CRM for Small Business: Stop Tracking Customers on Sticky Notes
A CRM (Customer Relationship Management) system tracks every interaction with every customer and prospect. If you're managing relationships with spreadsheets, sticky notes, or your memory, you're losing deals and forgetting follow-ups.
When you need a CRM: when you have more than 20 active contacts, when follow-ups are falling through cracks, when multiple people interact with the same customers, or when you can't answer 'where did this lead come from?' quickly.
HubSpot CRM is free and genuinely powerful. Contact management, deal tracking, email integration, and basic reporting at no cost. It's the obvious starting point for most small businesses.

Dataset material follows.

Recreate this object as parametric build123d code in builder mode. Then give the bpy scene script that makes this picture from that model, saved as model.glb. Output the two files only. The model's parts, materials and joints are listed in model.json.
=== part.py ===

Pipedrive is built for sales teams. The pipeline visualization is intuitive, the mobile app is excellent, and the focus is purely on closing deals. Pricing: $14-99/month per user. Best for: businesses where sales process matters.
Notion can be a DIY CRM for very early stages. Create a database with contact fields, deal stages, and linked notes. Free and flexible, but lacks automation and email integration.
The cardinal sin of CRM: not using it consistently. A CRM only works if every interaction is logged. Make it a habit: after every call, meeting, or email, update the CRM. This takes 30 seconds and saves hours of 'wait, what did we discuss?'
Automate what you can. Most CRMs can automatically log emails, create follow-up tasks, send reminders, and move deals through pipeline stages. Set these up once and they work forever.
Segment your contacts. Not every contact deserves the same attention. Tag by stage (lead, prospect, customer, churned), by source (referral, ads, organic), and by value (small, medium, large). This lets you prioritize effectively.
The pipeline view is your sales crystal ball. It shows how many deals are in each stage, their total value, and where bottlenecks exist. If leads enter but never progress past 'proposal sent,' that's where you need to improve.
Clean your data quarterly. Remove duplicates, update outdated information, and archive dead leads. A CRM full of bad data is worse than no CRM at all.